◆ **YOUR GOAL**:
Go through the records and give each one again exactly.

— BEGIN LISTED ENTRIES —

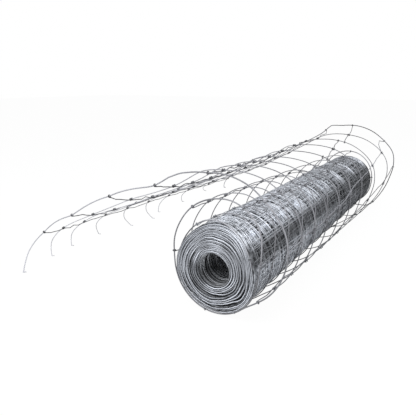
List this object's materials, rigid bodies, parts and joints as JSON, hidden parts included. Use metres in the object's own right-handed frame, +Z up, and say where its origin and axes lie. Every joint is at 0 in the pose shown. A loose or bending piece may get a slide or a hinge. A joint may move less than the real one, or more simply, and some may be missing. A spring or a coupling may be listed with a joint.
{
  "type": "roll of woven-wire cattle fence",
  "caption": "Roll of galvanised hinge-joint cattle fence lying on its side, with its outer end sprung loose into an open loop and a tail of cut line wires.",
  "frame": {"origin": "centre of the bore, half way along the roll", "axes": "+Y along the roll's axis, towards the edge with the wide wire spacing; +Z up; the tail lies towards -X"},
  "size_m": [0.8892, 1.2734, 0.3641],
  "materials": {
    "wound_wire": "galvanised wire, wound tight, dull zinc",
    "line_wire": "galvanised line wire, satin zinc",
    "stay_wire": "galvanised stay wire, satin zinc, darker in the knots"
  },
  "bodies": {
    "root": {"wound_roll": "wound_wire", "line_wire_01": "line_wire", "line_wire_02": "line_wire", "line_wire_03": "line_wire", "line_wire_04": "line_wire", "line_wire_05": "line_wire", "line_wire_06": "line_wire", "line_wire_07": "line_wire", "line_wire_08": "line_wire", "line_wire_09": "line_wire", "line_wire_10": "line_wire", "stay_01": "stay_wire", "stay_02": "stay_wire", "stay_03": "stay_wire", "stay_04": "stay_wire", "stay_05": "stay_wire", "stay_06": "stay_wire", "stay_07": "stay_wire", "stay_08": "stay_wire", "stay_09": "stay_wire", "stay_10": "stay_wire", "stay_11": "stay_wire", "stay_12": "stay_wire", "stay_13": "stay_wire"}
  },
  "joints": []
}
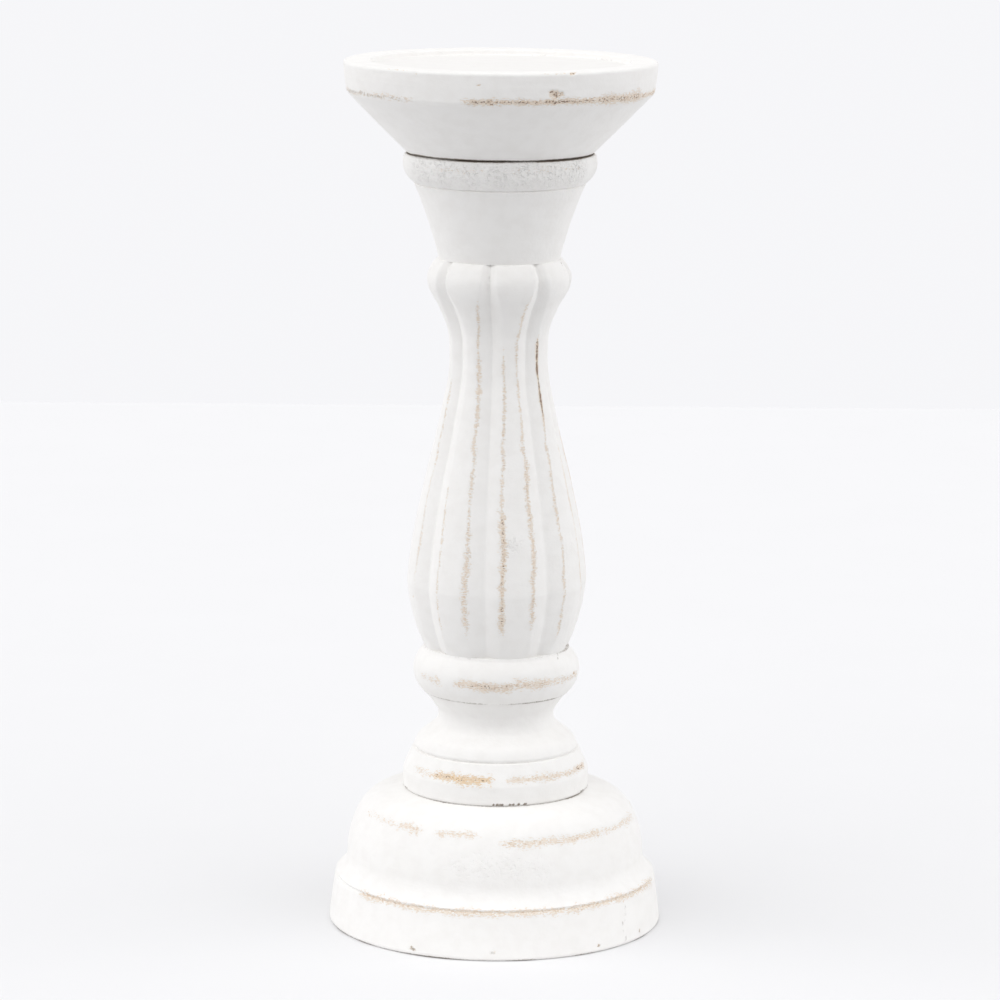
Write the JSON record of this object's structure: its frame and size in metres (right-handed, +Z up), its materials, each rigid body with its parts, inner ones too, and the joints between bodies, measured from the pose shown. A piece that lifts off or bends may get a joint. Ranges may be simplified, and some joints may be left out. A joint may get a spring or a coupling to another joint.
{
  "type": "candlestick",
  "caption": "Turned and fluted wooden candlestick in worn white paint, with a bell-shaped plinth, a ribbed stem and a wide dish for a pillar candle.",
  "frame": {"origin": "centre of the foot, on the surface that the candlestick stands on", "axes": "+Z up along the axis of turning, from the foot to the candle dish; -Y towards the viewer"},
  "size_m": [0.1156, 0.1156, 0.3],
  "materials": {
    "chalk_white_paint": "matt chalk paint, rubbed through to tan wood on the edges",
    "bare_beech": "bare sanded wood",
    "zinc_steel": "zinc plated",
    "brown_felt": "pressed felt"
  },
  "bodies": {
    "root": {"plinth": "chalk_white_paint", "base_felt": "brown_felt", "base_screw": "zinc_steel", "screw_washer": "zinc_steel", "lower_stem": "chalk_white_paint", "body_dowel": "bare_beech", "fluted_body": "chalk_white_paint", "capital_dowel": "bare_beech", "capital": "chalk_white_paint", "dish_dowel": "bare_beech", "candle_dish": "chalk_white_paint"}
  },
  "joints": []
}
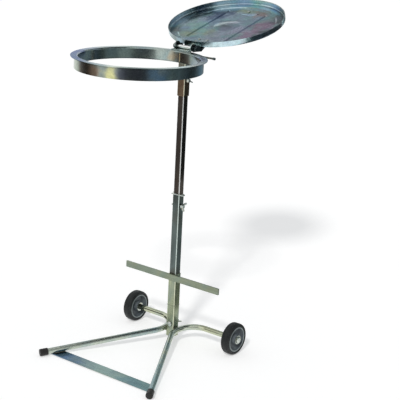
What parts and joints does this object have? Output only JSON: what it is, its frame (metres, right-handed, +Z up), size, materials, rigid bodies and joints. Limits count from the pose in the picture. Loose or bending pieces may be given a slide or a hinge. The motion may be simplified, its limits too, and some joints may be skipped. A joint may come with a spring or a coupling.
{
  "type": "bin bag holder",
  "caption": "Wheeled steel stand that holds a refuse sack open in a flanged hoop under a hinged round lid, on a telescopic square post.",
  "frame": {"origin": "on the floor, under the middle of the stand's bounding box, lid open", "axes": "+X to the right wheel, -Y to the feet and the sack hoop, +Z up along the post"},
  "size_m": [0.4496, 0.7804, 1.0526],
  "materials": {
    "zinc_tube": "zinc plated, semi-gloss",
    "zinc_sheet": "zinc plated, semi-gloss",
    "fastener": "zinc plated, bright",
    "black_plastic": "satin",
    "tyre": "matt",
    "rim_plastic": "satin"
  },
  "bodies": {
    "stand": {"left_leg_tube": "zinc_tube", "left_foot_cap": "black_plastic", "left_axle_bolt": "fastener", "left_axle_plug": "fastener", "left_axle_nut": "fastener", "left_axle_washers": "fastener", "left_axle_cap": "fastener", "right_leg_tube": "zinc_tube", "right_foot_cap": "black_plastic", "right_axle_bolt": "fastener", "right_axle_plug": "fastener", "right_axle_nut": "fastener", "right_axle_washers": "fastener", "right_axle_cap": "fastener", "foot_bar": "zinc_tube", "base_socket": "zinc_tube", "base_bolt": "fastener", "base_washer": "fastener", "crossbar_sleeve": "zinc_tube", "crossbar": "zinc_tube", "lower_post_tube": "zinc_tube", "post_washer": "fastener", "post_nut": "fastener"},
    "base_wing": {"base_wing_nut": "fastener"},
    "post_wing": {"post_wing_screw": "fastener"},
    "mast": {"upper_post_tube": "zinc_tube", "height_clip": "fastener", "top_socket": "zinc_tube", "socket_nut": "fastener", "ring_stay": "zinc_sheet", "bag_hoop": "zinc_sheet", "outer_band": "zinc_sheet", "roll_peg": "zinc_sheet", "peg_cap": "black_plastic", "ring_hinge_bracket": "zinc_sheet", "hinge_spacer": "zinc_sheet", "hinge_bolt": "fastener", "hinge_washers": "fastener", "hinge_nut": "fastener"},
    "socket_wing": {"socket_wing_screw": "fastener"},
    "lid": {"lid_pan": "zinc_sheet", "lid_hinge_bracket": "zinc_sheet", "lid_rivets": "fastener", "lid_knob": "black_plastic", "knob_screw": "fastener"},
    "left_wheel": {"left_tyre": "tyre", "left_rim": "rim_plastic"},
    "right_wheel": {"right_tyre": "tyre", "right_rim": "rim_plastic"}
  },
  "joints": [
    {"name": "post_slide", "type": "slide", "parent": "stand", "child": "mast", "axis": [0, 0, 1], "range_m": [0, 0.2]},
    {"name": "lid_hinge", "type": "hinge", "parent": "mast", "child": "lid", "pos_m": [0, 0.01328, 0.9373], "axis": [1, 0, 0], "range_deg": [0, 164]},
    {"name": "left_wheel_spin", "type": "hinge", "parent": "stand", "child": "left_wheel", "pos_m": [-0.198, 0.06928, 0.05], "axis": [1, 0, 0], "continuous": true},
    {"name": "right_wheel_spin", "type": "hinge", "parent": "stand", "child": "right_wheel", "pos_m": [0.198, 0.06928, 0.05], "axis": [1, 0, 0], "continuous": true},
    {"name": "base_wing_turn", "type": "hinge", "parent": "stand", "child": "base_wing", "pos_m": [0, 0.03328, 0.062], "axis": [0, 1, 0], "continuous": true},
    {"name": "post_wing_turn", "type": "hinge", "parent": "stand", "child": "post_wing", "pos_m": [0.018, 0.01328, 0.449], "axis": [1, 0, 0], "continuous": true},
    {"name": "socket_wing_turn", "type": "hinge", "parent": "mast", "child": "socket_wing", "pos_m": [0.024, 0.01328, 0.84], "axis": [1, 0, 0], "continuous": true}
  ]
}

— END LISTED ENTRIES —

◆ **WRITTEN RESPONSE**:
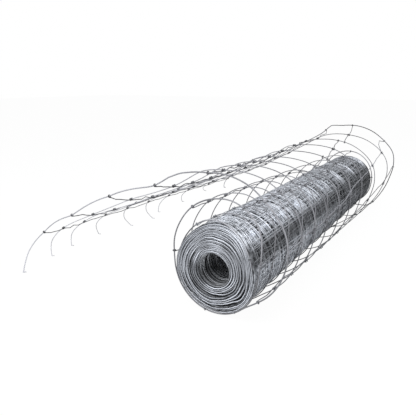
List this object's materials, rigid bodies, parts and joints as JSON, hidden parts included. Use metres in the object's own right-handed frame, +Z up, and say where its origin and axes lie. Every joint is at 0 in the pose shown. A loose or bending piece may get a slide or a hinge. A joint may move less than the real one, or more simply, and some may be missing. A spring or a coupling may be listed with a joint.
{
  "type": "roll of woven-wire cattle fence",
  "caption": "Roll of galvanised hinge-joint cattle fence lying on its side, with its outer end sprung loose into an open loop and a tail of cut line wires.",
  "frame": {"origin": "centre of the bore, half way along the roll", "axes": "+Y along the roll's axis, towards the edge with the wide wire spacing; +Z up; the tail lies towards -X"},
  "size_m": [0.8892, 1.2734, 0.3641],
  "materials": {
    "wound_wire": "galvanised wire, wound tight, dull zinc",
    "line_wire": "galvanised line wire, satin zinc",
    "stay_wire": "galvanised stay wire, satin zinc, darker in the knots"
  },
  "bodies": {
    "root": {"wound_roll": "wound_wire", "line_wire_01": "line_wire", "line_wire_02": "line_wire", "line_wire_03": "line_wire", "line_wire_04": "line_wire", "line_wire_05": "line_wire", "line_wire_06": "line_wire", "line_wire_07": "line_wire", "line_wire_08": "line_wire", "line_wire_09": "line_wire", "line_wire_10": "line_wire", "stay_01": "stay_wire", "stay_02": "stay_wire", "stay_03": "stay_wire", "stay_04": "stay_wire", "stay_05": "stay_wire", "stay_06": "stay_wire", "stay_07": "stay_wire", "stay_08": "stay_wire", "stay_09": "stay_wire", "stay_10": "stay_wire", "stay_11": "stay_wire", "stay_12": "stay_wire", "stay_13": "stay_wire"}
  },
  "joints": []
}
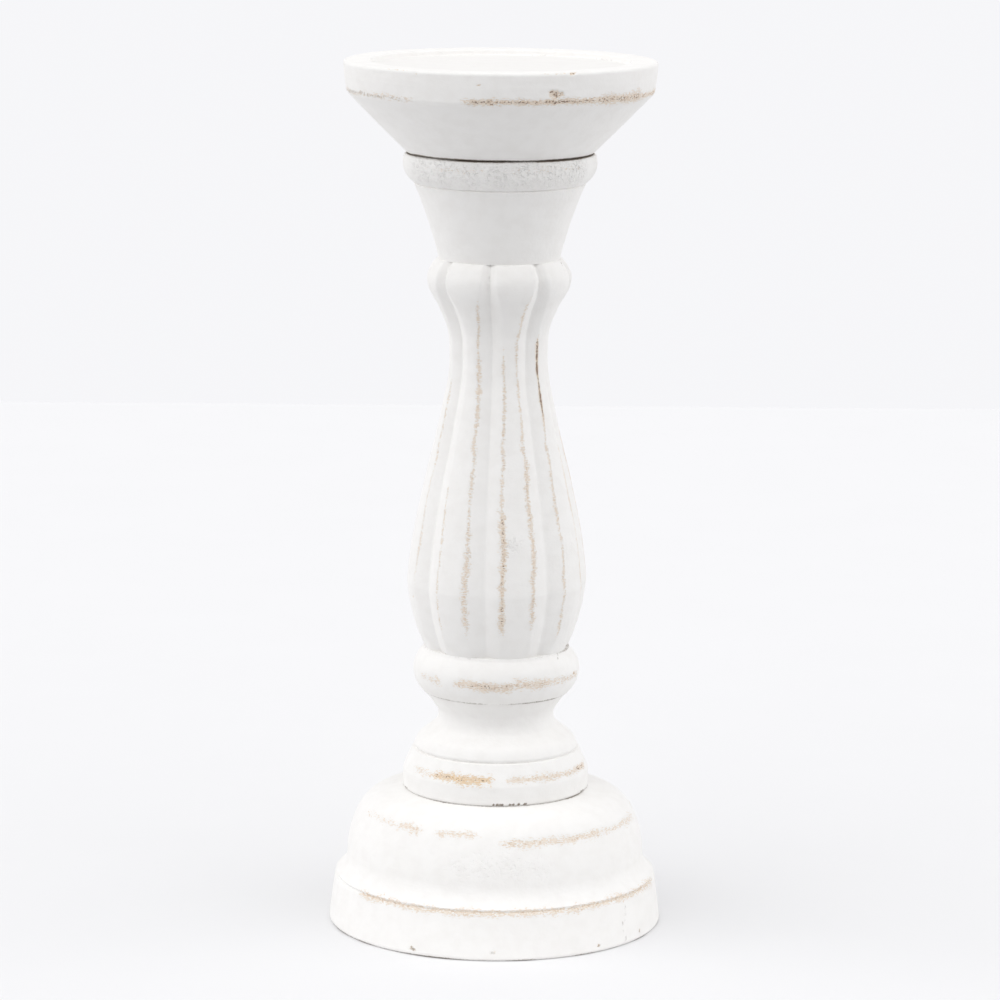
Write the JSON record of this object's structure: its frame and size in metres (right-handed, +Z up), its materials, each rigid body with its parts, inner ones too, and the joints between bodies, measured from the pose shown. A piece that lifts off or bends may get a joint. Ranges may be simplified, and some joints may be left out. A joint may get a spring or a coupling to another joint.
{
  "type": "candlestick",
  "caption": "Turned and fluted wooden candlestick in worn white paint, with a bell-shaped plinth, a ribbed stem and a wide dish for a pillar candle.",
  "frame": {"origin": "centre of the foot, on the surface that the candlestick stands on", "axes": "+Z up along the axis of turning, from the foot to the candle dish; -Y towards the viewer"},
  "size_m": [0.1156, 0.1156, 0.3],
  "materials": {
    "chalk_white_paint": "matt chalk paint, rubbed through to tan wood on the edges",
    "bare_beech": "bare sanded wood",
    "zinc_steel": "zinc plated",
    "brown_felt": "pressed felt"
  },
  "bodies": {
    "root": {"plinth": "chalk_white_paint", "base_felt": "brown_felt", "base_screw": "zinc_steel", "screw_washer": "zinc_steel", "lower_stem": "chalk_white_paint", "body_dowel": "bare_beech", "fluted_body": "chalk_white_paint", "capital_dowel": "bare_beech", "capital": "chalk_white_paint", "dish_dowel": "bare_beech", "candle_dish": "chalk_white_paint"}
  },
  "joints": []
}
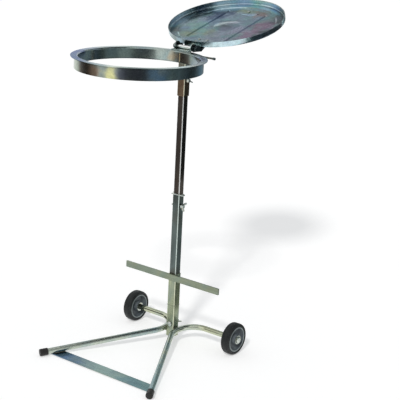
What parts and joints does this object have? Output only JSON: what it is, its frame (metres, right-handed, +Z up), size, materials, rigid bodies and joints. Limits count from the pose in the picture. Loose or bending pieces may be given a slide or a hinge. The motion may be simplified, its limits too, and some joints may be skipped. A joint may come with a spring or a coupling.
{
  "type": "bin bag holder",
  "caption": "Wheeled steel stand that holds a refuse sack open in a flanged hoop under a hinged round lid, on a telescopic square post.",
  "frame": {"origin": "on the floor, under the middle of the stand's bounding box, lid open", "axes": "+X to the right wheel, -Y to the feet and the sack hoop, +Z up along the post"},
  "size_m": [0.4496, 0.7804, 1.0526],
  "materials": {
    "zinc_tube": "zinc plated, semi-gloss",
    "zinc_sheet": "zinc plated, semi-gloss",
    "fastener": "zinc plated, bright",
    "black_plastic": "satin",
    "tyre": "matt",
    "rim_plastic": "satin"
  },
  "bodies": {
    "stand": {"left_leg_tube": "zinc_tube", "left_foot_cap": "black_plastic", "left_axle_bolt": "fastener", "left_axle_plug": "fastener", "left_axle_nut": "fastener", "left_axle_washers": "fastener", "left_axle_cap": "fastener", "right_leg_tube": "zinc_tube", "right_foot_cap": "black_plastic", "right_axle_bolt": "fastener", "right_axle_plug": "fastener", "right_axle_nut": "fastener", "right_axle_washers": "fastener", "right_axle_cap": "fastener", "foot_bar": "zinc_tube", "base_socket": "zinc_tube", "base_bolt": "fastener", "base_washer": "fastener", "crossbar_sleeve": "zinc_tube", "crossbar": "zinc_tube", "lower_post_tube": "zinc_tube", "post_washer": "fastener", "post_nut": "fastener"},
    "base_wing": {"base_wing_nut": "fastener"},
    "post_wing": {"post_wing_screw": "fastener"},
    "mast": {"upper_post_tube": "zinc_tube", "height_clip": "fastener", "top_socket": "zinc_tube", "socket_nut": "fastener", "ring_stay": "zinc_sheet", "bag_hoop": "zinc_sheet", "outer_band": "zinc_sheet", "roll_peg": "zinc_sheet", "peg_cap": "black_plastic", "ring_hinge_bracket": "zinc_sheet", "hinge_spacer": "zinc_sheet", "hinge_bolt": "fastener", "hinge_washers": "fastener", "hinge_nut": "fastener"},
    "socket_wing": {"socket_wing_screw": "fastener"},
    "lid": {"lid_pan": "zinc_sheet", "lid_hinge_bracket": "zinc_sheet", "lid_rivets": "fastener", "lid_knob": "black_plastic", "knob_screw": "fastener"},
    "left_wheel": {"left_tyre": "tyre", "left_rim": "rim_plastic"},
    "right_wheel": {"right_tyre": "tyre", "right_rim": "rim_plastic"}
  },
  "joints": [
    {"name": "post_slide", "type": "slide", "parent": "stand", "child": "mast", "axis": [0, 0, 1], "range_m": [0, 0.2]},
    {"name": "lid_hinge", "type": "hinge", "parent": "mast", "child": "lid", "pos_m": [0, 0.01328, 0.9373], "axis": [1, 0, 0], "range_deg": [0, 164]},
    {"name": "left_wheel_spin", "type": "hinge", "parent": "stand", "child": "left_wheel", "pos_m": [-0.198, 0.06928, 0.05], "axis": [1, 0, 0], "continuous": true},
    {"name": "right_wheel_spin", "type": "hinge", "parent": "stand", "child": "right_wheel", "pos_m": [0.198, 0.06928, 0.05], "axis": [1, 0, 0], "continuous": true},
    {"name": "base_wing_turn", "type": "hinge", "parent": "stand", "child": "base_wing", "pos_m": [0, 0.03328, 0.062], "axis": [0, 1, 0], "continuous": true},
    {"name": "post_wing_turn", "type": "hinge", "parent": "stand", "child": "post_wing", "pos_m": [0.018, 0.01328, 0.449], "axis": [1, 0, 0], "continuous": true},
    {"name": "socket_wing_turn", "type": "hinge", "parent": "mast", "child": "socket_wing", "pos_m": [0.024, 0.01328, 0.84], "axis": [1, 0, 0], "continuous": true}
  ]
}